WHAT IS NEEDED:
Reproduce the listing that follows with no differences at all.

SUPPLIED MATERIAL:

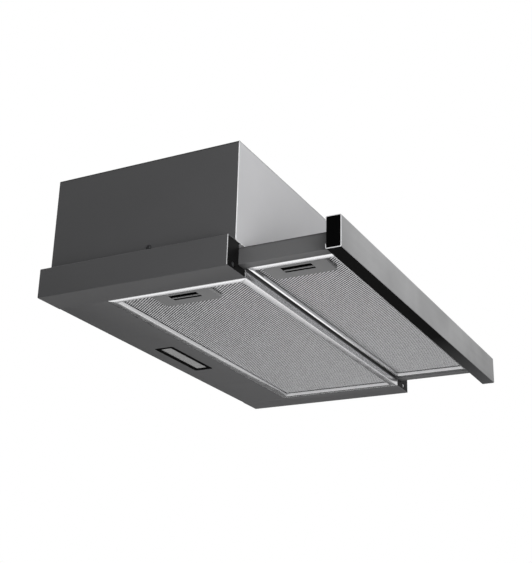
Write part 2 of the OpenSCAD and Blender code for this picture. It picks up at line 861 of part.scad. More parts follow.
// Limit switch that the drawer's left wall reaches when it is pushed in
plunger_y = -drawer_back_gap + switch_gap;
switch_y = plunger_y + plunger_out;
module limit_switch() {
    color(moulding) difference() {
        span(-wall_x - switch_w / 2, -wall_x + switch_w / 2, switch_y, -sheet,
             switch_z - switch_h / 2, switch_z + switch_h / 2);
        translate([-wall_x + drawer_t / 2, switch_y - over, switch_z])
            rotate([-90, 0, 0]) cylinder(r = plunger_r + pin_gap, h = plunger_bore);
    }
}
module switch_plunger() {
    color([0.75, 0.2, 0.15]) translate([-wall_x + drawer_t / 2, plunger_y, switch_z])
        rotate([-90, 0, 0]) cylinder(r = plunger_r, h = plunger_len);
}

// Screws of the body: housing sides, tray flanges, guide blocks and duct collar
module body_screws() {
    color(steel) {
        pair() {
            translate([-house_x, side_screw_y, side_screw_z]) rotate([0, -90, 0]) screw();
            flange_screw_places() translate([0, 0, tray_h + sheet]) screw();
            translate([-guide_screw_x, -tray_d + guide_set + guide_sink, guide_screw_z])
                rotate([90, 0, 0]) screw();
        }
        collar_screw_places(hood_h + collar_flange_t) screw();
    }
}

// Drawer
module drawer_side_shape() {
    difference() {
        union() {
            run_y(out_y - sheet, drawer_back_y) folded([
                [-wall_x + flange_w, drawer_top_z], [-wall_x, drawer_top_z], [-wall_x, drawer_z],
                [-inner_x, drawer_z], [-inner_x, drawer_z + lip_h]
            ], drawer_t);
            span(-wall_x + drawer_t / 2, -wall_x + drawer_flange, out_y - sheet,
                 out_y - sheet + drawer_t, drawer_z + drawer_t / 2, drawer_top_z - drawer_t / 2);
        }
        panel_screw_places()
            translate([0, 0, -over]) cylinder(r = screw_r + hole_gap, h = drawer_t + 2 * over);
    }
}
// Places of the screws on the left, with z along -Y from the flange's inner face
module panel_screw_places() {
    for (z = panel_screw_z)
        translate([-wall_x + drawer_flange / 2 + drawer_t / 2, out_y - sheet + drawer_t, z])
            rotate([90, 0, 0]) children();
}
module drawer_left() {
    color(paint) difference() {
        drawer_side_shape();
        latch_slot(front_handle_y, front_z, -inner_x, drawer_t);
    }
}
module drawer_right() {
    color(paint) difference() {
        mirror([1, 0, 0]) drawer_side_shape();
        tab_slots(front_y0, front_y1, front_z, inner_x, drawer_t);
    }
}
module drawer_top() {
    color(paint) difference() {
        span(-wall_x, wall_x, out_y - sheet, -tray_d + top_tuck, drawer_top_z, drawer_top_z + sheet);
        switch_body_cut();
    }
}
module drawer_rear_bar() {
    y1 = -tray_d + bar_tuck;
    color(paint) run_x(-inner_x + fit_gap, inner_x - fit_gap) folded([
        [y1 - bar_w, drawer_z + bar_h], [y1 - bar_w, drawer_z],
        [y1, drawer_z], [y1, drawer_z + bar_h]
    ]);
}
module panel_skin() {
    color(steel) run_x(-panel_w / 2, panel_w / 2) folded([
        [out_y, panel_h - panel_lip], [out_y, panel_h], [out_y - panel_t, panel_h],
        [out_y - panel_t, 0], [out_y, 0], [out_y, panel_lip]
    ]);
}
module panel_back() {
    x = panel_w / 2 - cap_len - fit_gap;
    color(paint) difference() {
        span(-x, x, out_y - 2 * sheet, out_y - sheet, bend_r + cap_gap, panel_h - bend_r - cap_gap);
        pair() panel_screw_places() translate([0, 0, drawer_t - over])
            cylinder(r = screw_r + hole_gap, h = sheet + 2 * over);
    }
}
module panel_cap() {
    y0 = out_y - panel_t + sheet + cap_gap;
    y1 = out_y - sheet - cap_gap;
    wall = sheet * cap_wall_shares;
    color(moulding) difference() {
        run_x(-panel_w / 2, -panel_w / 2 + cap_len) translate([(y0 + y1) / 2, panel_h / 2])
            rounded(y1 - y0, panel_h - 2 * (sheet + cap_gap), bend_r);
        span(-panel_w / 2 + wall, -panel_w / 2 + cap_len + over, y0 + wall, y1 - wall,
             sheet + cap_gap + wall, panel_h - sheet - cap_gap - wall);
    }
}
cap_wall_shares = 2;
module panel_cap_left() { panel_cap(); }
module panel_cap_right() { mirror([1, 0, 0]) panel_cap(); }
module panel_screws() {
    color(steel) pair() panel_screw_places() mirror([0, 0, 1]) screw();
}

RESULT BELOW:
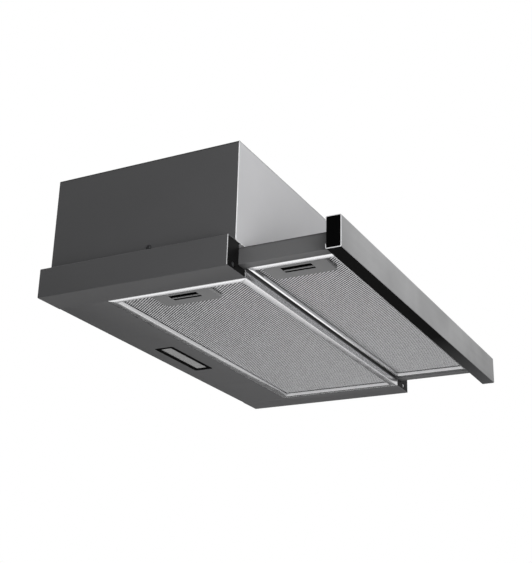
Write part 2 of the OpenSCAD and Blender code for this picture. It picks up at line 861 of part.scad. More parts follow.
// Limit switch that the drawer's left wall reaches when it is pushed in
plunger_y = -drawer_back_gap + switch_gap;
switch_y = plunger_y + plunger_out;
module limit_switch() {
    color(moulding) difference() {
        span(-wall_x - switch_w / 2, -wall_x + switch_w / 2, switch_y, -sheet,
             switch_z - switch_h / 2, switch_z + switch_h / 2);
        translate([-wall_x + drawer_t / 2, switch_y - over, switch_z])
            rotate([-90, 0, 0]) cylinder(r = plunger_r + pin_gap, h = plunger_bore);
    }
}
module switch_plunger() {
    color([0.75, 0.2, 0.15]) translate([-wall_x + drawer_t / 2, plunger_y, switch_z])
        rotate([-90, 0, 0]) cylinder(r = plunger_r, h = plunger_len);
}

// Screws of the body: housing sides, tray flanges, guide blocks and duct collar
module body_screws() {
    color(steel) {
        pair() {
            translate([-house_x, side_screw_y, side_screw_z]) rotate([0, -90, 0]) screw();
            flange_screw_places() translate([0, 0, tray_h + sheet]) screw();
            translate([-guide_screw_x, -tray_d + guide_set + guide_sink, guide_screw_z])
                rotate([90, 0, 0]) screw();
        }
        collar_screw_places(hood_h + collar_flange_t) screw();
    }
}

// Drawer
module drawer_side_shape() {
    difference() {
        union() {
            run_y(out_y - sheet, drawer_back_y) folded([
                [-wall_x + flange_w, drawer_top_z], [-wall_x, drawer_top_z], [-wall_x, drawer_z],
                [-inner_x, drawer_z], [-inner_x, drawer_z + lip_h]
            ], drawer_t);
            span(-wall_x + drawer_t / 2, -wall_x + drawer_flange, out_y - sheet,
                 out_y - sheet + drawer_t, drawer_z + drawer_t / 2, drawer_top_z - drawer_t / 2);
        }
        panel_screw_places()
            translate([0, 0, -over]) cylinder(r = screw_r + hole_gap, h = drawer_t + 2 * over);
    }
}
// Places of the screws on the left, with z along -Y from the flange's inner face
module panel_screw_places() {
    for (z = panel_screw_z)
        translate([-wall_x + drawer_flange / 2 + drawer_t / 2, out_y - sheet + drawer_t, z])
            rotate([90, 0, 0]) children();
}
module drawer_left() {
    color(paint) difference() {
        drawer_side_shape();
        latch_slot(front_handle_y, front_z, -inner_x, drawer_t);
    }
}
module drawer_right() {
    color(paint) difference() {
        mirror([1, 0, 0]) drawer_side_shape();
        tab_slots(front_y0, front_y1, front_z, inner_x, drawer_t);
    }
}
module drawer_top() {
    color(paint) difference() {
        span(-wall_x, wall_x, out_y - sheet, -tray_d + top_tuck, drawer_top_z, drawer_top_z + sheet);
        switch_body_cut();
    }
}
module drawer_rear_bar() {
    y1 = -tray_d + bar_tuck;
    color(paint) run_x(-inner_x + fit_gap, inner_x - fit_gap) folded([
        [y1 - bar_w, drawer_z + bar_h], [y1 - bar_w, drawer_z],
        [y1, drawer_z], [y1, drawer_z + bar_h]
    ]);
}
module panel_skin() {
    color(steel) run_x(-panel_w / 2, panel_w / 2) folded([
        [out_y, panel_h - panel_lip], [out_y, panel_h], [out_y - panel_t, panel_h],
        [out_y - panel_t, 0], [out_y, 0], [out_y, panel_lip]
    ]);
}
module panel_back() {
    x = panel_w / 2 - cap_len - fit_gap;
    color(paint) difference() {
        span(-x, x, out_y - 2 * sheet, out_y - sheet, bend_r + cap_gap, panel_h - bend_r - cap_gap);
        pair() panel_screw_places() translate([0, 0, drawer_t - over])
            cylinder(r = screw_r + hole_gap, h = sheet + 2 * over);
    }
}
module panel_cap() {
    y0 = out_y - panel_t + sheet + cap_gap;
    y1 = out_y - sheet - cap_gap;
    wall = sheet * cap_wall_shares;
    color(moulding) difference() {
        run_x(-panel_w / 2, -panel_w / 2 + cap_len) translate([(y0 + y1) / 2, panel_h / 2])
            rounded(y1 - y0, panel_h - 2 * (sheet + cap_gap), bend_r);
        span(-panel_w / 2 + wall, -panel_w / 2 + cap_len + over, y0 + wall, y1 - wall,
             sheet + cap_gap + wall, panel_h - sheet - cap_gap - wall);
    }
}
cap_wall_shares = 2;
module panel_cap_left() { panel_cap(); }
module panel_cap_right() { mirror([1, 0, 0]) panel_cap(); }
module panel_screws() {
    color(steel) pair() panel_screw_places() mirror([0, 0, 1]) screw();
}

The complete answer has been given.